▶ **Provided information**:
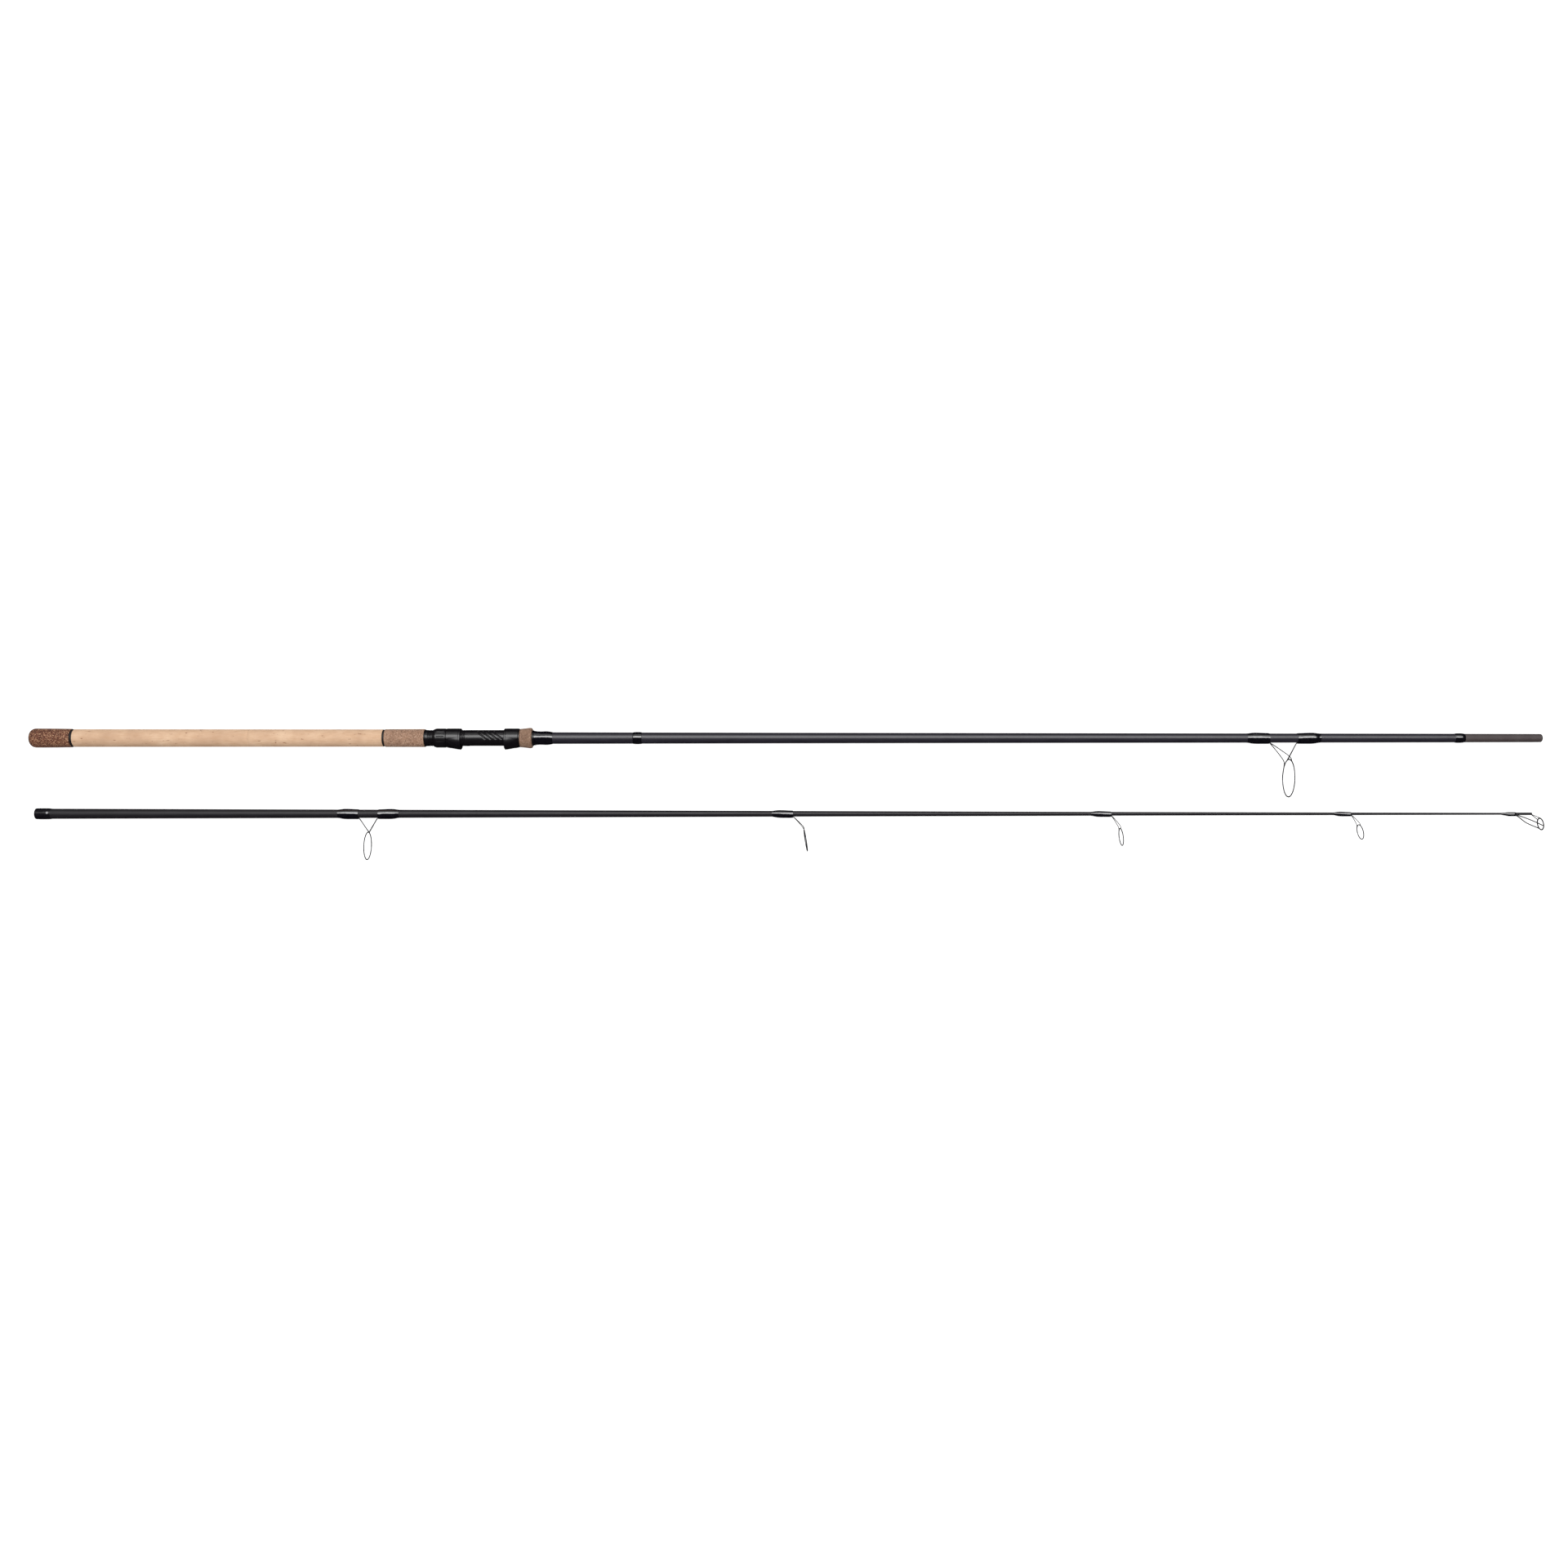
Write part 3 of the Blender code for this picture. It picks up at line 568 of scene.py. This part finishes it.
def handle():
    """Grips and thin rings behind the reel seat and in front of it."""
    button_and_cap()
    grip("cap_ring", "butt_cap_ring", [(51.1, 10.75), (54.1, 10.75)], "black_rubber")
    grip("cork_lower", "rear_grip_lower", [(54.2, 10.85), (160, 10.78), (268.95, 10.7)], "cork", 0.25)
    grip("cork_upper", "rear_grip_upper", [(269.0, 10.7), (350, 10.65), (432.3, 10.6)], "cork", 0.25)
    grip("grip_band", "grip_ring", [(432.4, 10.3), (434.9, 10.3)], "black_rubber")
    grip("fore_cork", "fore_grip", [(435, 10.88), (459, 10.95), (483.3, 11.0)], "rubber_cork", 0.3)
    grip("seat_rear_trim", "seat_rear_ring", [(483.5, 10.4), (484.6, 10.4)], "seat_plastic", 0.3)
    grip("seat_front_trim", "seat_front_ring", [(598.6, 11.3), (599.9, 11.3)], "seat_plastic")
    cone = [(600.0, 11.2), (606.0, 11.8), (612.2, 12.6), (614.2, 12.3), (615.0, 11.2)]
    grip("front_cone", "front_grip", cone, "rubber_cork", 0.9, FRONT_CORK)
    grip("winding_check", "front_check", [(615.1, 9.6), (616.9, 9.3)], "seat_plastic")


# ------------------------------------------------------------------- reel seat

THREAD_START, THREAD_END, THREAD_PITCH = 485.0, 534.0, 2.0
THREAD_ROOT, THREAD_CREST = 9.35, 9.95
SLOT_FLOOR, SLOT_ANGLE = 9.0, 7.6                # keyway in the thread: depth and half width
BARREL_R, BARREL_STEP_R = 9.82, 9.2
BED_START, BED_END, BED_HEIGHT = 538, 593, 8.8   # flat under the reel foot
FLUTE_CENTRES = (553.6, 560.2, 566.8, 573.4)
FLUTE_DEPTH, FLUTE_WIDTH = 1.0, 1.1
FLUTE_SLANT, FLUTE_MIDDLE = 5.5, 99              # slant to each side of its middle angle

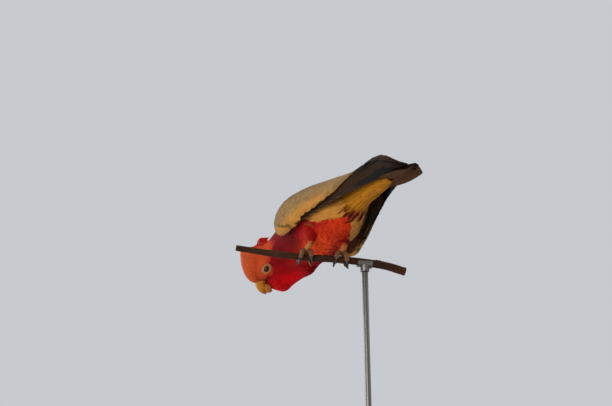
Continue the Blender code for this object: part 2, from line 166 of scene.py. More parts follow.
# %% [markdown]
# ## The body's surface
# Trunk, neck and head are one form: half-ellipses above and below a curved centre line. A
# point on it has two parameters: how far along the line it lies, from the rump to the face,
# and how far round, where 0 is the bird's left, a quarter turn is its back and minus a
# quarter turn its belly. Skin and feathers both read this surface, so they always agree.

# %% Body surface
TRUNK = (
    (-82, 0, 1, 13.5, 13, 16, 0),
    (-68, 0, 1, 21, 20, 23, 0),
    (-42, 0, 0, 34, 30, 31, 0),
    (-8, 0, 0, 41.5, 36, 37, 0),
    (28, 0, 0, 44, 38, 41, 0),
    (58, 3, -2, 43, 36, 39.5, 0.2),
    (84, 11, -8, 39, 34, 42, 0.54),
    (104, 21, -20, 34, 30, 42.5, 0.87),
)  # ahead, left, up, half width, height above and below (mm), share of the head's turn
HEAD = (
    (-9, 0, 27, 27, 44),
    (1, 0, 26, 26, 40),
    (10, 0, 22.5, 23, 36),
    (16, -1, 17, 20, 32),
    (19.5, -1.5, 12, 17.5, 28),
    (22.5, -2, 8, 14.5, 22.5),
    (25, -2, 4.5, 8.5, 13),
)  # in the head's frame: ahead, up, half width, height above and below (mm)


def body_stations():
    """Distance along the line, and per station its centre, its sizes and its plane's axes."""
    centres = [np.array([left, -ahead, up]) * MM for ahead, left, up, *_ in TRUNK]
    centres += [HEAD_AT + HEAD_TURN @ (np.array([0, -ahead, up]) * MM) for ahead, up, *_ in HEAD]
    sizes = [row[3:6] for row in TRUNK] + [row[2:] for row in HEAD]
    planes = [turned_by(row[6], HEAD_TURN) for row in TRUNK] + [HEAD_TURN] * len(HEAD)
    along = np.append(0, np.cumsum(np.linalg.norm(np.diff(centres, axis=0), axis=1)))
    return along, np.hstack([centres, np.array(sizes) * MM, np.reshape(planes, (-1, 9))])


ALONG, STATIONS = body_stations()
FACE_END = ALONG[-1]
HEAD_START = ALONG[len(TRUNK)]


def body_at(along, turn, out=0.0):
    """Centre, plus half width times cos(turn) to the side, plus height times sin(turn) up."""
    values = smooth(ALONG, STATIONS, along)
    plane = values[..., 6:].reshape(*values.shape[:-1], 3, 3)
    sine = np.sin(turn)
    side = (values[..., 3] + out) * np.cos(turn)
    rise = (np.where(sine > 0, values[..., 4], values[..., 5]) + out) * sine
    place = values[..., :3] + side[..., None] * unit(plane[..., 0]) + rise[..., None] * unit(plane[..., 2])
    return to_row(place)


NUDGE, NUDGE_ACROSS = 0.2 * MM, 0.004


def surface_frame(surface, first, second, out):
    """The surface's point, and its unit normal towards larger out: the cross product of two
    small steps, one along each parameter.
    """
    here = surface(first, second, out)
    ahead = unit(surface(first + NUDGE, second, out) - here)
    across = unit(surface(first, second + NUDGE_ACROSS, out) - here)
    normal = unit(np.cross(across, ahead))
    outer = surface(first, second, out + NUDGE) - here
    return here, normal * np.sign((normal * outer).sum(axis=-1, keepdims=True))


print("body line:", round(FACE_END / MM), "mm from the rump to the face")

# %% [markdown]
# ## From arrays to a mesh
# Each new piece is one array of points and one of four-cornered faces. Filling the mesh in
# whole arrays is fast even for two hundred thousand faces. A closed shape has a volume, and
# its sign tells whether the faces point outwards, so a shape that is inside out is turned
# here. Numbers such as a feather's tint travel with the points as attributes.

# %% Making a piece


def grid_faces(rows, around, ring=False):
    """Faces between neighbouring rows of points, each row a loop; in a ring so are the rows."""
    row, column = np.meshgrid(np.arange(rows - (not ring)), np.arange(around), indexing="ij")
    here, beyond = row * around, (row + 1) % rows * around
    after = (column + 1) % around
    return joined(here + column, here + after, beyond + after, beyond + column).reshape(-1, 4)


def capped(rows, around):
    """A closed grid whose two end rings, of an even number of points, are filled with quads."""
    strip = np.arange(around // 2 - 1)
    cap = joined(strip, strip + 1, around - 2 - strip, around - 1 - strip)
    return np.concatenate([grid_faces(rows, around), cap[:, ::-1], cap + (rows - 1) * around])


def volume(points, faces):
    """A sixth of the sum, over both triangles of each face, of corner dot cross product."""
    a, b, c, d = (points[faces[:, k]] for k in range(4))
    return float((np.cross(b - a, c - a) * a + np.cross(c - a, d - a) * a).sum()) / 6


def paint(mesh, title, numbers):
    """Numbers or colours, one for each point, kept on the mesh under a title."""
    kind, field = ("FLOAT_VECTOR", "vector") if np.ndim(numbers) == 2 else ("FLOAT", "value")
    layer = mesh.attributes.new(title, kind, "POINT")
    layer.data.foreach_set(field, np.asarray(numbers, np.float32).ravel())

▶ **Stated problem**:
Take the listing above and write it out again exactly.

▶ **Exercise answer**:
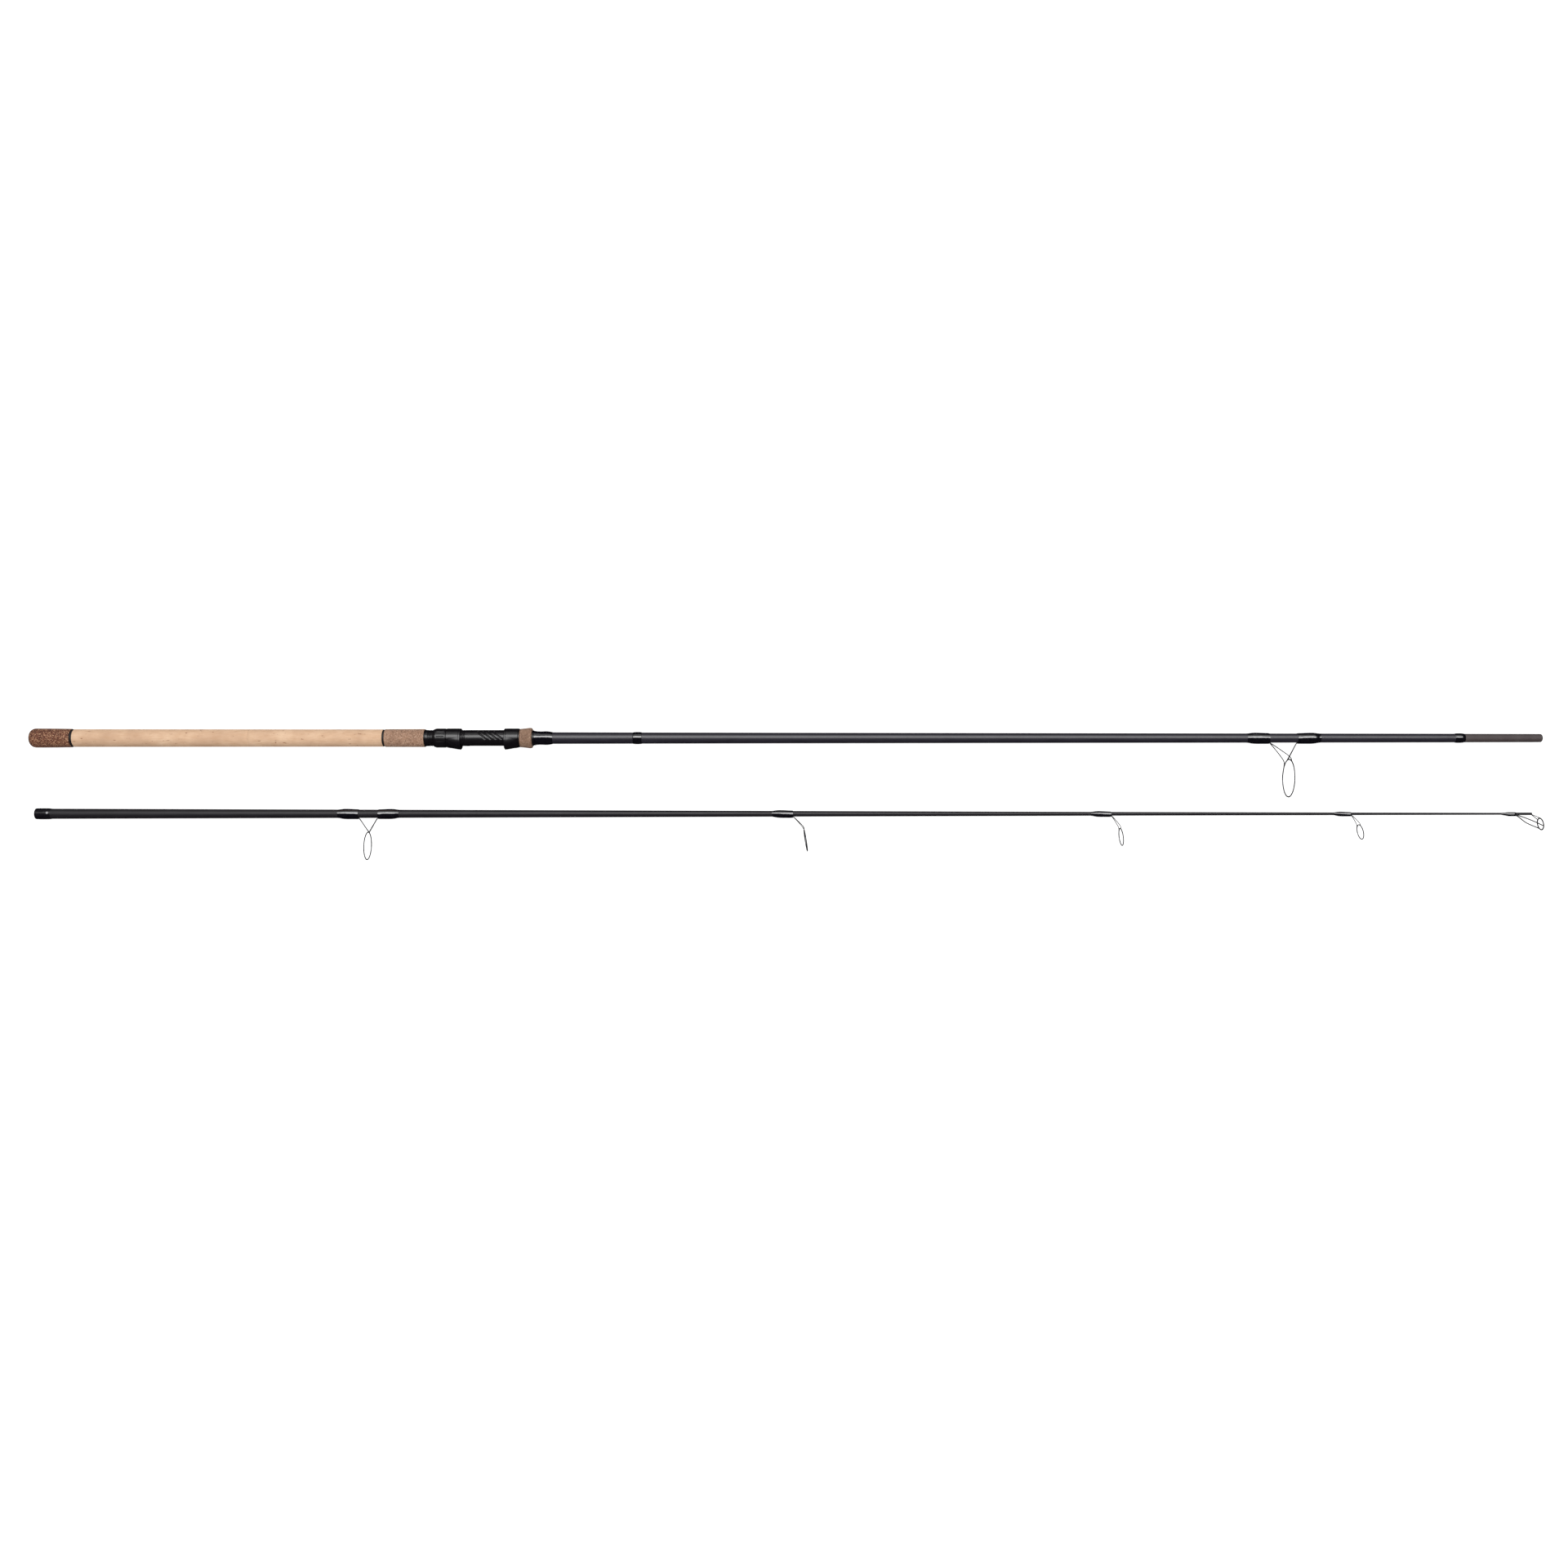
Write part 3 of the Blender code for this picture. It picks up at line 568 of scene.py. This part finishes it.
def handle():
    """Grips and thin rings behind the reel seat and in front of it."""
    button_and_cap()
    grip("cap_ring", "butt_cap_ring", [(51.1, 10.75), (54.1, 10.75)], "black_rubber")
    grip("cork_lower", "rear_grip_lower", [(54.2, 10.85), (160, 10.78), (268.95, 10.7)], "cork", 0.25)
    grip("cork_upper", "rear_grip_upper", [(269.0, 10.7), (350, 10.65), (432.3, 10.6)], "cork", 0.25)
    grip("grip_band", "grip_ring", [(432.4, 10.3), (434.9, 10.3)], "black_rubber")
    grip("fore_cork", "fore_grip", [(435, 10.88), (459, 10.95), (483.3, 11.0)], "rubber_cork", 0.3)
    grip("seat_rear_trim", "seat_rear_ring", [(483.5, 10.4), (484.6, 10.4)], "seat_plastic", 0.3)
    grip("seat_front_trim", "seat_front_ring", [(598.6, 11.3), (599.9, 11.3)], "seat_plastic")
    cone = [(600.0, 11.2), (606.0, 11.8), (612.2, 12.6), (614.2, 12.3), (615.0, 11.2)]
    grip("front_cone", "front_grip", cone, "rubber_cork", 0.9, FRONT_CORK)
    grip("winding_check", "front_check", [(615.1, 9.6), (616.9, 9.3)], "seat_plastic")


# ------------------------------------------------------------------- reel seat

THREAD_START, THREAD_END, THREAD_PITCH = 485.0, 534.0, 2.0
THREAD_ROOT, THREAD_CREST = 9.35, 9.95
SLOT_FLOOR, SLOT_ANGLE = 9.0, 7.6                # keyway in the thread: depth and half width
BARREL_R, BARREL_STEP_R = 9.82, 9.2
BED_START, BED_END, BED_HEIGHT = 538, 593, 8.8   # flat under the reel foot
FLUTE_CENTRES = (553.6, 560.2, 566.8, 573.4)
FLUTE_DEPTH, FLUTE_WIDTH = 1.0, 1.1
FLUTE_SLANT, FLUTE_MIDDLE = 5.5, 99              # slant to each side of its middle angle

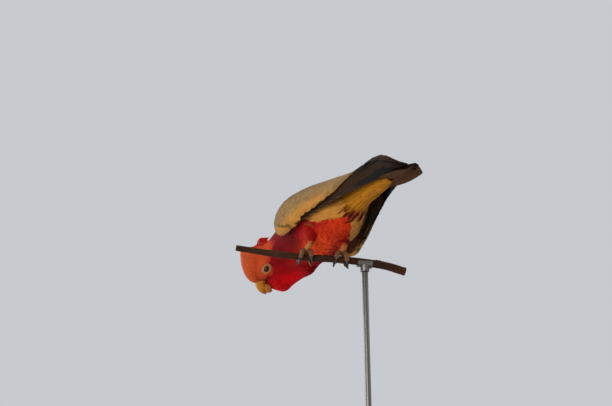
Continue the Blender code for this object: part 2, from line 166 of scene.py. More parts follow.
# %% [markdown]
# ## The body's surface
# Trunk, neck and head are one form: half-ellipses above and below a curved centre line. A
# point on it has two parameters: how far along the line it lies, from the rump to the face,
# and how far round, where 0 is the bird's left, a quarter turn is its back and minus a
# quarter turn its belly. Skin and feathers both read this surface, so they always agree.

# %% Body surface
TRUNK = (
    (-82, 0, 1, 13.5, 13, 16, 0),
    (-68, 0, 1, 21, 20, 23, 0),
    (-42, 0, 0, 34, 30, 31, 0),
    (-8, 0, 0, 41.5, 36, 37, 0),
    (28, 0, 0, 44, 38, 41, 0),
    (58, 3, -2, 43, 36, 39.5, 0.2),
    (84, 11, -8, 39, 34, 42, 0.54),
    (104, 21, -20, 34, 30, 42.5, 0.87),
)  # ahead, left, up, half width, height above and below (mm), share of the head's turn
HEAD = (
    (-9, 0, 27, 27, 44),
    (1, 0, 26, 26, 40),
    (10, 0, 22.5, 23, 36),
    (16, -1, 17, 20, 32),
    (19.5, -1.5, 12, 17.5, 28),
    (22.5, -2, 8, 14.5, 22.5),
    (25, -2, 4.5, 8.5, 13),
)  # in the head's frame: ahead, up, half width, height above and below (mm)


def body_stations():
    """Distance along the line, and per station its centre, its sizes and its plane's axes."""
    centres = [np.array([left, -ahead, up]) * MM for ahead, left, up, *_ in TRUNK]
    centres += [HEAD_AT + HEAD_TURN @ (np.array([0, -ahead, up]) * MM) for ahead, up, *_ in HEAD]
    sizes = [row[3:6] for row in TRUNK] + [row[2:] for row in HEAD]
    planes = [turned_by(row[6], HEAD_TURN) for row in TRUNK] + [HEAD_TURN] * len(HEAD)
    along = np.append(0, np.cumsum(np.linalg.norm(np.diff(centres, axis=0), axis=1)))
    return along, np.hstack([centres, np.array(sizes) * MM, np.reshape(planes, (-1, 9))])


ALONG, STATIONS = body_stations()
FACE_END = ALONG[-1]
HEAD_START = ALONG[len(TRUNK)]


def body_at(along, turn, out=0.0):
    """Centre, plus half width times cos(turn) to the side, plus height times sin(turn) up."""
    values = smooth(ALONG, STATIONS, along)
    plane = values[..., 6:].reshape(*values.shape[:-1], 3, 3)
    sine = np.sin(turn)
    side = (values[..., 3] + out) * np.cos(turn)
    rise = (np.where(sine > 0, values[..., 4], values[..., 5]) + out) * sine
    place = values[..., :3] + side[..., None] * unit(plane[..., 0]) + rise[..., None] * unit(plane[..., 2])
    return to_row(place)


NUDGE, NUDGE_ACROSS = 0.2 * MM, 0.004


def surface_frame(surface, first, second, out):
    """The surface's point, and its unit normal towards larger out: the cross product of two
    small steps, one along each parameter.
    """
    here = surface(first, second, out)
    ahead = unit(surface(first + NUDGE, second, out) - here)
    across = unit(surface(first, second + NUDGE_ACROSS, out) - here)
    normal = unit(np.cross(across, ahead))
    outer = surface(first, second, out + NUDGE) - here
    return here, normal * np.sign((normal * outer).sum(axis=-1, keepdims=True))


print("body line:", round(FACE_END / MM), "mm from the rump to the face")

# %% [markdown]
# ## From arrays to a mesh
# Each new piece is one array of points and one of four-cornered faces. Filling the mesh in
# whole arrays is fast even for two hundred thousand faces. A closed shape has a volume, and
# its sign tells whether the faces point outwards, so a shape that is inside out is turned
# here. Numbers such as a feather's tint travel with the points as attributes.

# %% Making a piece


def grid_faces(rows, around, ring=False):
    """Faces between neighbouring rows of points, each row a loop; in a ring so are the rows."""
    row, column = np.meshgrid(np.arange(rows - (not ring)), np.arange(around), indexing="ij")
    here, beyond = row * around, (row + 1) % rows * around
    after = (column + 1) % around
    return joined(here + column, here + after, beyond + after, beyond + column).reshape(-1, 4)


def capped(rows, around):
    """A closed grid whose two end rings, of an even number of points, are filled with quads."""
    strip = np.arange(around // 2 - 1)
    cap = joined(strip, strip + 1, around - 2 - strip, around - 1 - strip)
    return np.concatenate([grid_faces(rows, around), cap[:, ::-1], cap + (rows - 1) * around])


def volume(points, faces):
    """A sixth of the sum, over both triangles of each face, of corner dot cross product."""
    a, b, c, d = (points[faces[:, k]] for k in range(4))
    return float((np.cross(b - a, c - a) * a + np.cross(c - a, d - a) * a).sum()) / 6


def paint(mesh, title, numbers):
    """Numbers or colours, one for each point, kept on the mesh under a title."""
    kind, field = ("FLOAT_VECTOR", "vector") if np.ndim(numbers) == 2 else ("FLOAT", "value")
    layer = mesh.attributes.new(title, kind, "POINT")
    layer.data.foreach_set(field, np.asarray(numbers, np.float32).ravel())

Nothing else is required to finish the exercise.